Short problem >> Work out how many lines in the entries below include the word "slide". Give nothing but the number.

Input material >>
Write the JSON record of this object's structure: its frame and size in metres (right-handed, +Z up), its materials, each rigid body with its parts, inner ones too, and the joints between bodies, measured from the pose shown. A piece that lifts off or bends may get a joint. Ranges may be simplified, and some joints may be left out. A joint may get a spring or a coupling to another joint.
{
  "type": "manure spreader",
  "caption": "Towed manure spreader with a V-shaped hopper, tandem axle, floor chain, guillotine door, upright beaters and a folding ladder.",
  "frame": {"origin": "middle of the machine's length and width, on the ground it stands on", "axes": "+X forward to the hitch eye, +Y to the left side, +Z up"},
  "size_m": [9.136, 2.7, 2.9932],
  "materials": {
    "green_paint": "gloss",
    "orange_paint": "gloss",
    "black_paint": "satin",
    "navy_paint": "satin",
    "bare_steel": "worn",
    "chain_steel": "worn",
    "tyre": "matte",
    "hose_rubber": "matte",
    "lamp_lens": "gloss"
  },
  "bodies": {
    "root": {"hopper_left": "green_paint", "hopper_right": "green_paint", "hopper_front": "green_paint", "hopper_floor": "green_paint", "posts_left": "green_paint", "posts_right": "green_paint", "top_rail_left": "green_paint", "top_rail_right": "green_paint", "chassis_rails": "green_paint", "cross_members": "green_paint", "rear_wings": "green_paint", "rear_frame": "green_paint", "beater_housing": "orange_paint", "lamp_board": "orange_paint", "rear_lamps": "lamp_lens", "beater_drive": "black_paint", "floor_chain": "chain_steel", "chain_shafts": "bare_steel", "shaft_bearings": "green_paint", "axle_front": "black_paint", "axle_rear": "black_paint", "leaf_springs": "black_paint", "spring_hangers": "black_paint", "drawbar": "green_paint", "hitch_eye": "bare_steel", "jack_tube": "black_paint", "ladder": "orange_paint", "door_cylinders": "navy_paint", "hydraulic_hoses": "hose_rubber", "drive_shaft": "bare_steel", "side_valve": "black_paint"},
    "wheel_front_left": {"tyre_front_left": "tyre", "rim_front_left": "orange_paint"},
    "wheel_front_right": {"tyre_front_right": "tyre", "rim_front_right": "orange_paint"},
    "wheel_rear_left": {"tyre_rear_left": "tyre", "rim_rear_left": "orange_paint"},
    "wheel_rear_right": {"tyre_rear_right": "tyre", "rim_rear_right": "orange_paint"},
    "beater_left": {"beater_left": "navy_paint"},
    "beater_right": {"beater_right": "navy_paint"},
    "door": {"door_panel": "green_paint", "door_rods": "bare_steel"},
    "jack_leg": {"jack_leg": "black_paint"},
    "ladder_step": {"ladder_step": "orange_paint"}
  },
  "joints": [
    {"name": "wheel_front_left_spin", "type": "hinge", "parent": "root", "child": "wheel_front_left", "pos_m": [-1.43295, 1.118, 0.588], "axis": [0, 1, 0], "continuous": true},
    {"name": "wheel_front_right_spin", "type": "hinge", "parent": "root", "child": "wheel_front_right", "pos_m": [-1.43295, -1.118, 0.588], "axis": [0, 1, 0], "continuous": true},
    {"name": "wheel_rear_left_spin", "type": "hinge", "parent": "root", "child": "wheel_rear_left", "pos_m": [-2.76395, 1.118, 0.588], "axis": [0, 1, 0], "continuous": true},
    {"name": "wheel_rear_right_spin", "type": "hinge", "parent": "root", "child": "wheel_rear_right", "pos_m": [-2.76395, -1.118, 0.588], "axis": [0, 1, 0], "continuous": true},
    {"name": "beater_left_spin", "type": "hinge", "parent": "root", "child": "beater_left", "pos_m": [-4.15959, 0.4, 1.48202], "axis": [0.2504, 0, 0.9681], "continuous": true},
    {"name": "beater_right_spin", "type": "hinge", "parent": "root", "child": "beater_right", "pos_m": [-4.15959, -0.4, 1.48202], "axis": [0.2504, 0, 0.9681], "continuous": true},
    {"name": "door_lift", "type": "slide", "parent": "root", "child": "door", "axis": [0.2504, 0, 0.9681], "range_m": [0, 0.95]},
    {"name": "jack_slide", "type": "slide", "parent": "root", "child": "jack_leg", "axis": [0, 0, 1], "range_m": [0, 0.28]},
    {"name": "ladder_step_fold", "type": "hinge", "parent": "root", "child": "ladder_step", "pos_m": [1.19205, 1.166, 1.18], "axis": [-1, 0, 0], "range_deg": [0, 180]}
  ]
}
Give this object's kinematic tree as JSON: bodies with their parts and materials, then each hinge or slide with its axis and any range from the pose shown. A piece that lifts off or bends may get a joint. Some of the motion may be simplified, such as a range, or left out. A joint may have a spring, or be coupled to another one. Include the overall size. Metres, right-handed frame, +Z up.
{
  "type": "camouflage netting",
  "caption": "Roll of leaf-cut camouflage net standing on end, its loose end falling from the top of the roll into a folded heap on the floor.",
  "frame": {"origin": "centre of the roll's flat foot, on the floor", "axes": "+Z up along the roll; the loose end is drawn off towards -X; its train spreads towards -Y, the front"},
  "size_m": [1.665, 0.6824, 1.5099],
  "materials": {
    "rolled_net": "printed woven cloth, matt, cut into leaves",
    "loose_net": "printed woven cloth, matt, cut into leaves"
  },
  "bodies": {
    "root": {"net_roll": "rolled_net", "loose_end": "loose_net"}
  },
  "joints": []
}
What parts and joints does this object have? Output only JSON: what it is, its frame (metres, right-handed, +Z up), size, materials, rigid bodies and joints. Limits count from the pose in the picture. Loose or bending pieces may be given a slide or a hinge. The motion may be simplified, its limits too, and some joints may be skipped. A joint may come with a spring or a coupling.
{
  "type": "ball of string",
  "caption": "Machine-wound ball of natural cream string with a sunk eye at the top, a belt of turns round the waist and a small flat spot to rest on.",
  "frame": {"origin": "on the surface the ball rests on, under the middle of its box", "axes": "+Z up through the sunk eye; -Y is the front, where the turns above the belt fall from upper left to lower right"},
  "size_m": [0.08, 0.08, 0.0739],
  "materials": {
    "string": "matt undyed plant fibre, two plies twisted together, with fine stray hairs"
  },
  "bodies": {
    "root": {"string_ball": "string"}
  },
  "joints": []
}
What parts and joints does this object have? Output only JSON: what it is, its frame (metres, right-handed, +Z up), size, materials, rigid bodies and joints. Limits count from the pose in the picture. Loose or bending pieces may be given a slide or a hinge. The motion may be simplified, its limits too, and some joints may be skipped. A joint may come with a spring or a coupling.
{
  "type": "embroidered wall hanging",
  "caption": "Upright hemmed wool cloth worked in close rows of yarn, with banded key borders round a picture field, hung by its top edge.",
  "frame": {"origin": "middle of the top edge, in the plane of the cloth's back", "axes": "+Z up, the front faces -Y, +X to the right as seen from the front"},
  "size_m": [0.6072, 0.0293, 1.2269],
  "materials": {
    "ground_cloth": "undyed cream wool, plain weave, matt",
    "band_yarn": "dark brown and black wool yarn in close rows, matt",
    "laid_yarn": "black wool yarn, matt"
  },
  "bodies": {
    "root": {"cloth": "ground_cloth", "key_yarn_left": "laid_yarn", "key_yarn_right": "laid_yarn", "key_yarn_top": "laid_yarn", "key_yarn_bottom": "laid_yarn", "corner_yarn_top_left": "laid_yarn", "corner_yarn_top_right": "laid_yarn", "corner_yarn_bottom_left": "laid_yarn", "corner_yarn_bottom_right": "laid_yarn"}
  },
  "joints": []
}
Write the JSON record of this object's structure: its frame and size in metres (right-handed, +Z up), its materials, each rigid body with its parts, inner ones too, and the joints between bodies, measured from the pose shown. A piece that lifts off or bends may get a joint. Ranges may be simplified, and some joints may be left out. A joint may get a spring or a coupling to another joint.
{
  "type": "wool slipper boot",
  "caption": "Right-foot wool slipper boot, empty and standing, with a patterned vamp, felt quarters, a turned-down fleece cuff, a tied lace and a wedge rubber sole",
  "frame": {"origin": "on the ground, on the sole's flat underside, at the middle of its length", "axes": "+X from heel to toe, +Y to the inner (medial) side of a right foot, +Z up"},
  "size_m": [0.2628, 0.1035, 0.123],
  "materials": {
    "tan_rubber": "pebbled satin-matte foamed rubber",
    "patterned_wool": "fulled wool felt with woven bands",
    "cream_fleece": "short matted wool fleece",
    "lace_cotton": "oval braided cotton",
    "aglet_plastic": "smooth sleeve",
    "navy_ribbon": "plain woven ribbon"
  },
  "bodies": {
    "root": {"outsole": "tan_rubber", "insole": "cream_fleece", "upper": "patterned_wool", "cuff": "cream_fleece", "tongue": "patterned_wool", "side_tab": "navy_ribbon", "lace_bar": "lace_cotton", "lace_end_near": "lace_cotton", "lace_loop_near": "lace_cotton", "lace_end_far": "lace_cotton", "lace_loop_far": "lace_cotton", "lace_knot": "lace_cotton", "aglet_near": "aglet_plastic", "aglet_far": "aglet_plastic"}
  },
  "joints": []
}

Solution >> 5